### Problem to work on
Copy out all of the data exactly as it appears.
=-=-=
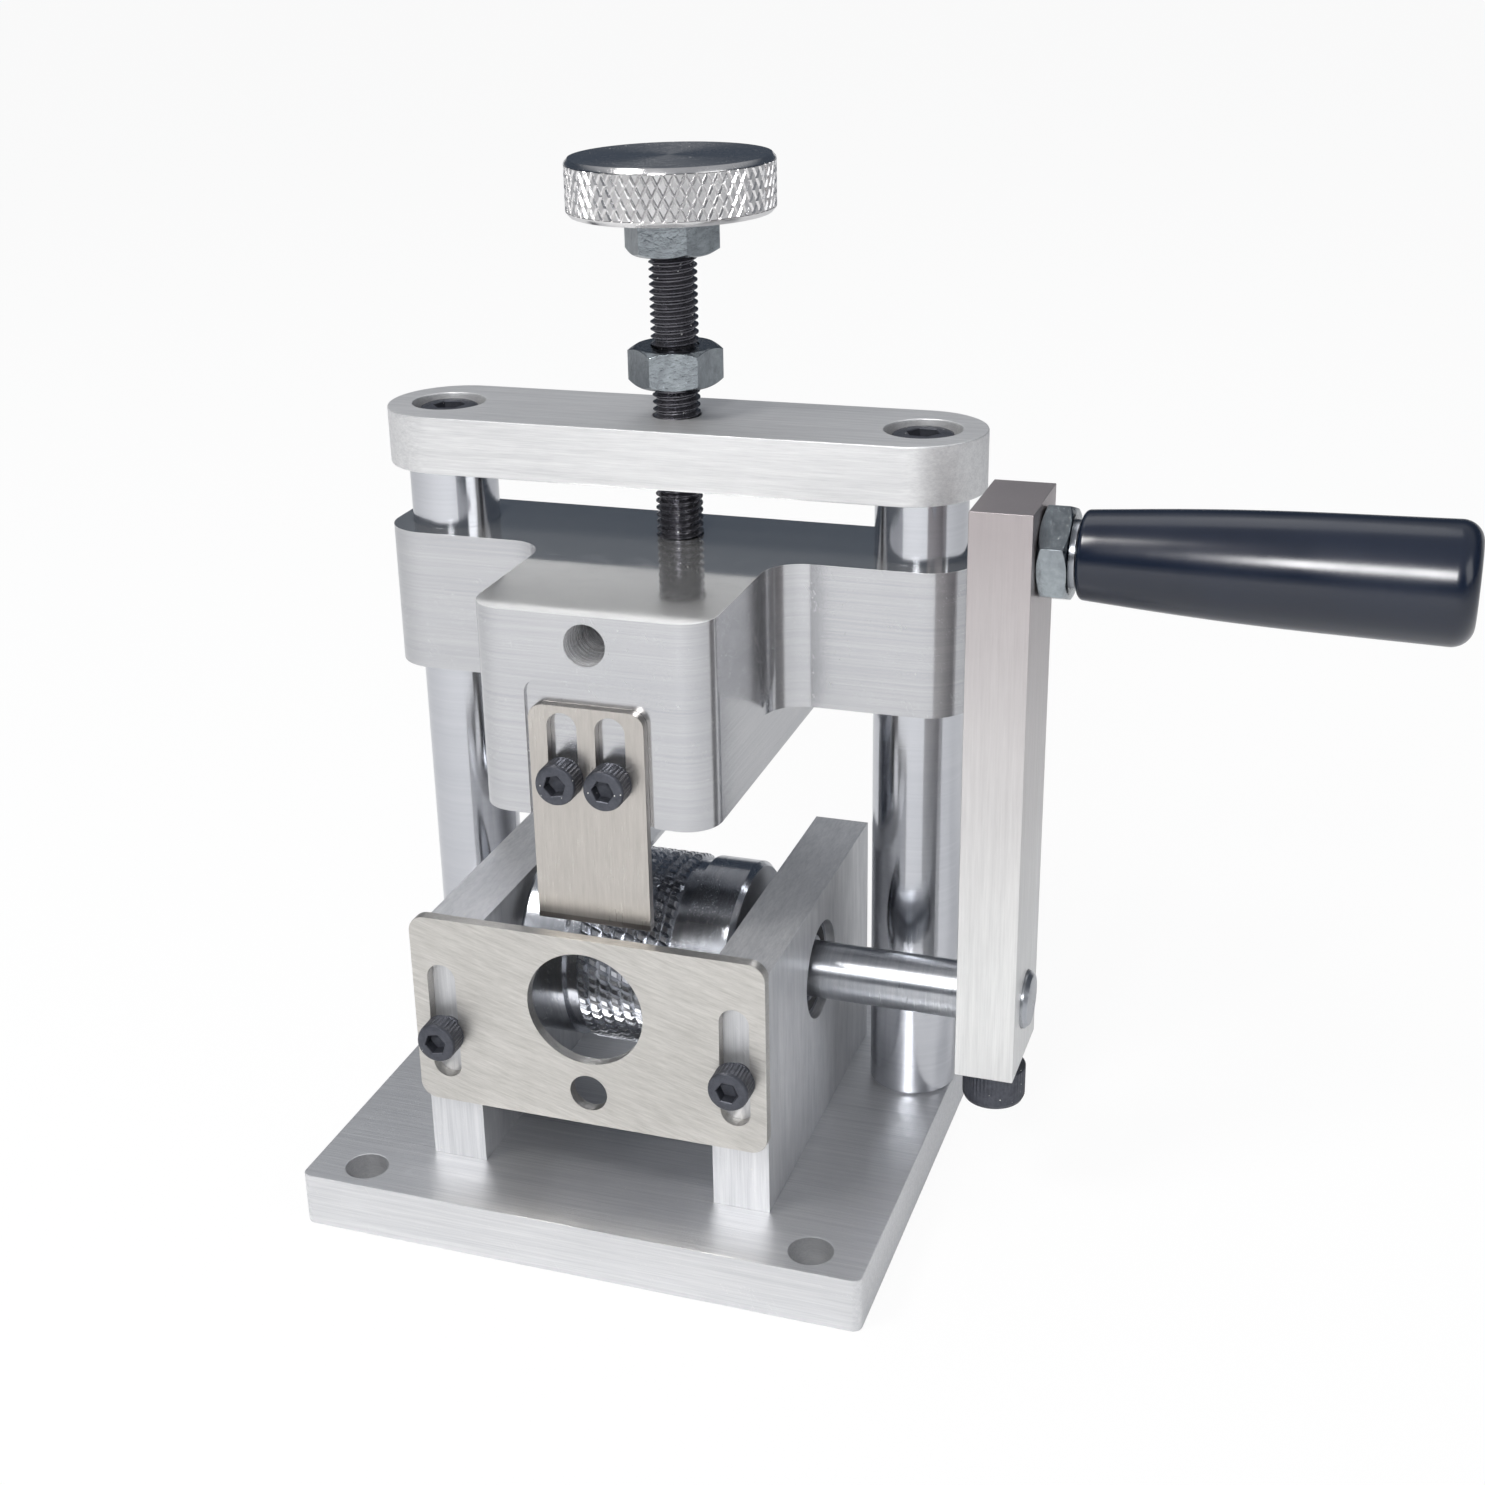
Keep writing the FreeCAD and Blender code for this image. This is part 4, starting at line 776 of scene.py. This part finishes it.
# %% Knurl tree
def make_knurl_tree():
    """Teeth on a cylinder about Z: a count round it, rows a rise apart, each shifted round."""
    tree, given, sockets = geometry_group("Knurl", (
        ("Tooth", "NodeSocketObject"), ("Around", "NodeSocketInt"), ("Rows", "NodeSocketInt"),
        ("Radius", "NodeSocketFloat"), ("Rise", "NodeSocketFloat"),
        ("Shift", "NodeSocketFloat"), ("Finish", "NodeSocketMaterial")))
    around, rows = given["Around"], given["Rows"]
    index, half = tree.nodes.new("GeometryNodeInputIndex").outputs[0], 0.5
    row = math_node(tree, "FLOOR", over(tree, plus(tree, index, half), around))
    column = minus(tree, index, times(tree, row, around))
    steps = plus(tree, column, times(tree, row, given["Shift"]))
    turn = over(tree, times(tree, steps, 2 * math.pi), around)
    middle = over(tree, minus(tree, rows, 1.0), 2.0)
    height = times(tree, minus(tree, row, middle), given["Rise"])
    outward = add(tree, "ShaderNodeCombineXYZ", {
        "X": math_node(tree, "COSINE", turn), "Y": math_node(tree, "SINE", turn)}).outputs[0]
    spot = vector_math(tree, "SCALE", outward)
    tree.links.new(given["Radius"], spot.node.inputs["Scale"])
    lift = add(tree, "ShaderNodeCombineXYZ", {"Z": height}).outputs[0]
    points = add(tree, "GeometryNodePoints", {
        "Count": times(tree, around, rows), "Position": vector_math(tree, "ADD", spot, lift)})
    facing = add(tree, "FunctionNodeAxesToRotation", {
        "Primary Axis": outward, "Secondary Axis": (0.0, 0.0, 1.0)},
        primary_axis="Z", secondary_axis="Y")
    tooth = add(tree, "GeometryNodeObjectInfo", {"Object": given["Tooth"]})
    teeth = add(tree, "GeometryNodeInstanceOnPoints", {
        "Points": points.outputs[0], "Instance": tooth.outputs["Geometry"],
        "Rotation": facing.outputs[0]})
    end_tree(tree, teeth, given["Finish"])
    return tree, sockets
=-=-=
### Reply to the task
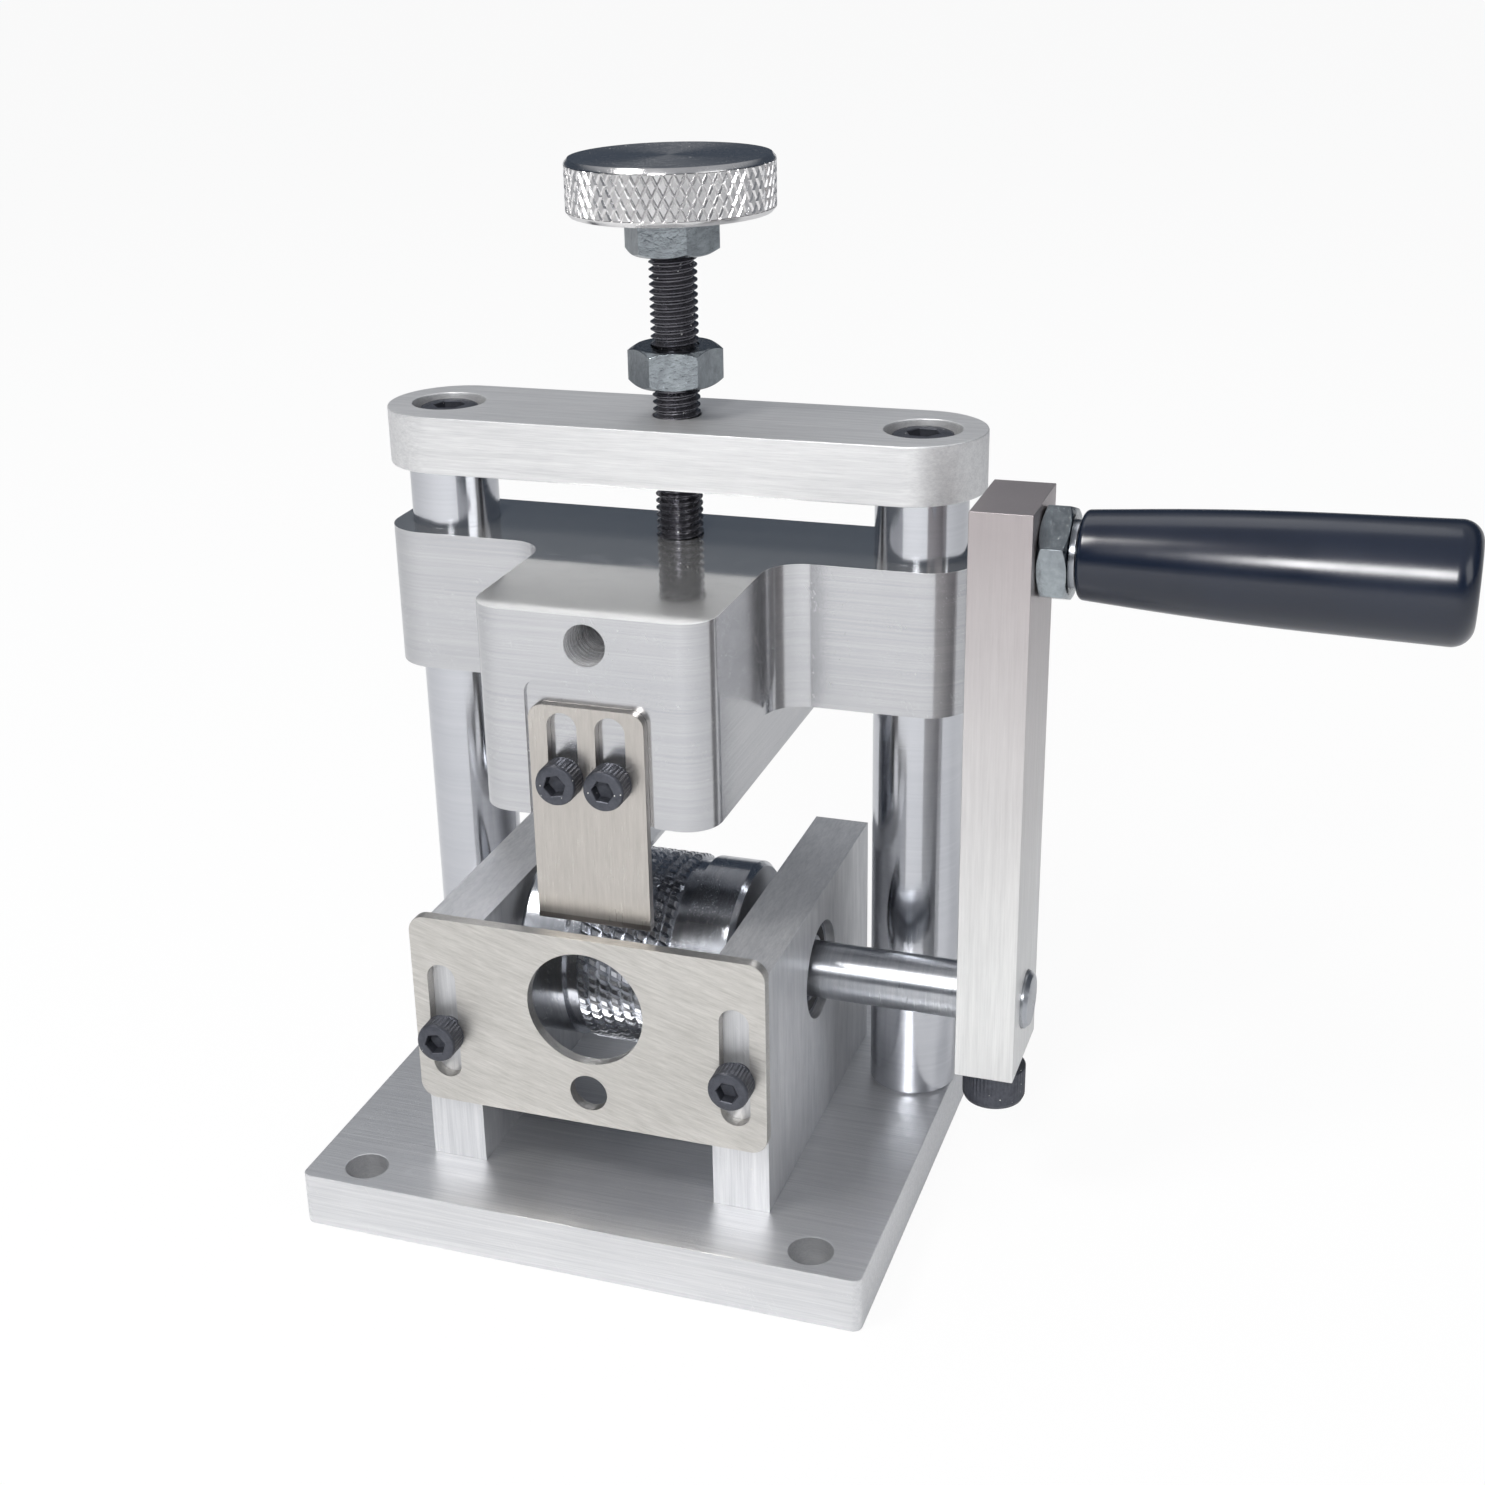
Keep writing the FreeCAD and Blender code for this image. This is part 4, starting at line 776 of scene.py. This part finishes it.
# %% Knurl tree
def make_knurl_tree():
    """Teeth on a cylinder about Z: a count round it, rows a rise apart, each shifted round."""
    tree, given, sockets = geometry_group("Knurl", (
        ("Tooth", "NodeSocketObject"), ("Around", "NodeSocketInt"), ("Rows", "NodeSocketInt"),
        ("Radius", "NodeSocketFloat"), ("Rise", "NodeSocketFloat"),
        ("Shift", "NodeSocketFloat"), ("Finish", "NodeSocketMaterial")))
    around, rows = given["Around"], given["Rows"]
    index, half = tree.nodes.new("GeometryNodeInputIndex").outputs[0], 0.5
    row = math_node(tree, "FLOOR", over(tree, plus(tree, index, half), around))
    column = minus(tree, index, times(tree, row, around))
    steps = plus(tree, column, times(tree, row, given["Shift"]))
    turn = over(tree, times(tree, steps, 2 * math.pi), around)
    middle = over(tree, minus(tree, rows, 1.0), 2.0)
    height = times(tree, minus(tree, row, middle), given["Rise"])
    outward = add(tree, "ShaderNodeCombineXYZ", {
        "X": math_node(tree, "COSINE", turn), "Y": math_node(tree, "SINE", turn)}).outputs[0]
    spot = vector_math(tree, "SCALE", outward)
    tree.links.new(given["Radius"], spot.node.inputs["Scale"])
    lift = add(tree, "ShaderNodeCombineXYZ", {"Z": height}).outputs[0]
    points = add(tree, "GeometryNodePoints", {
        "Count": times(tree, around, rows), "Position": vector_math(tree, "ADD", spot, lift)})
    facing = add(tree, "FunctionNodeAxesToRotation", {
        "Primary Axis": outward, "Secondary Axis": (0.0, 0.0, 1.0)},
        primary_axis="Z", secondary_axis="Y")
    tooth = add(tree, "GeometryNodeObjectInfo", {"Object": given["Tooth"]})
    teeth = add(tree, "GeometryNodeInstanceOnPoints", {
        "Points": points.outputs[0], "Instance": tooth.outputs["Geometry"],
        "Rotation": facing.outputs[0]})
    end_tree(tree, teeth, given["Finish"])
    return tree, sockets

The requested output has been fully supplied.